SPECIFICATION Improvements relating to open end spinning machines This invention relates to apparatus for the open-end spinning of textile yarns, and particularly to an open-end spinning apparatus comprising at least one yarn formation surface, a fibre feed duct for conveying fibres onto the surface, means for moving the surface to twist the fibres deposited thereon to form a yarn and means for withdrawing the yarn transversely to the direction of motion of the surface.

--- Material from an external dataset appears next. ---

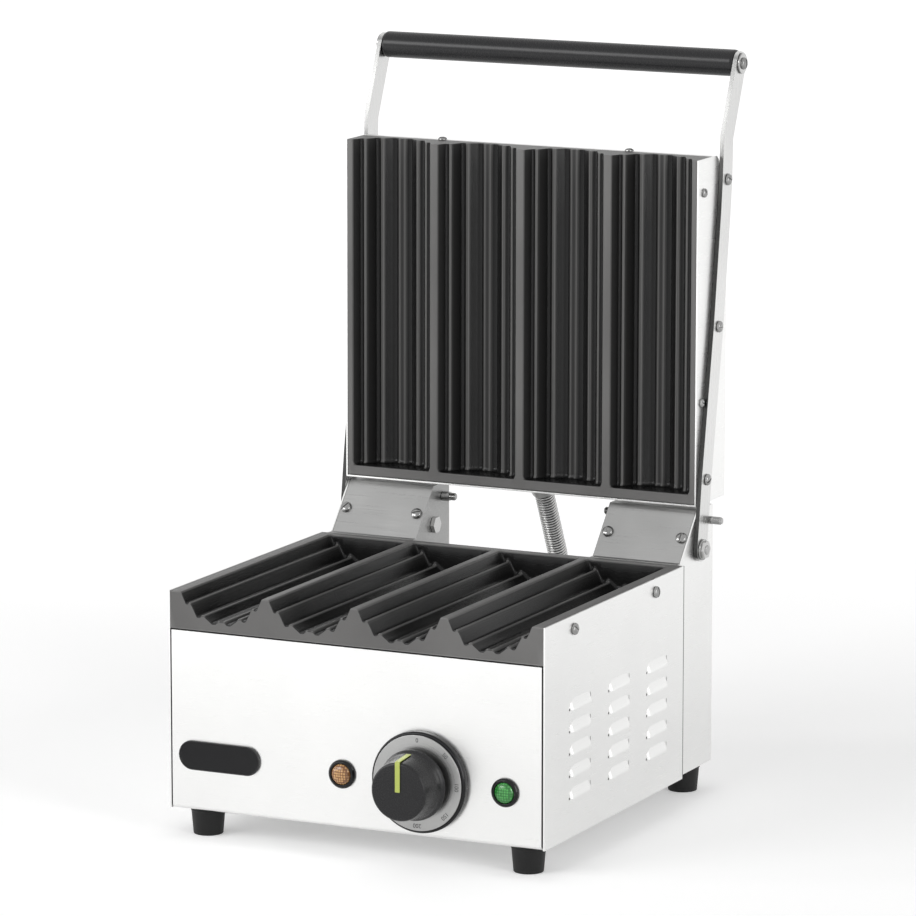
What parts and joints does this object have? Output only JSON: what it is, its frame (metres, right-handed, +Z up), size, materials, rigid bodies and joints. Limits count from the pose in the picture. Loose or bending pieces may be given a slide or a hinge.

In one known example of open-end spinning apparatus of this type the fibres are fed into a throat formed between the adjacent peripheral surfaces of two parallel drums rotating in the same direction. By frictional contact with the moving drum surfaces the fibres in the throat are twisted into a yarn which is then withdrawn transversely of the movement of the drum surfaces. In a further known example the fibres are fed onto a moving perforated belt where the fibres are maintained in a yarn formation zone defined by a suction nozzle positioned beneath the belt and are twisted into a yarn by the moving belt. The yarn is then withdrawn in a direction transverse to the direction of movement of the belt.

A problem that arises with open-end spinning apparatus of this type is the unsatisfactory deposit of the fibres in the region of the tail end of spun yarn for incorporation therein.

One example for achieving the most advantageous deposit of fibres is disclosed in British Patent No. 1,524,659. The apparatus disclosed in this patent comprises two closely spaced apart perforated suction drums which rotate in the same direction and define between them a throat into which the fibres are fed from fibre feeding means and formed into a yarn.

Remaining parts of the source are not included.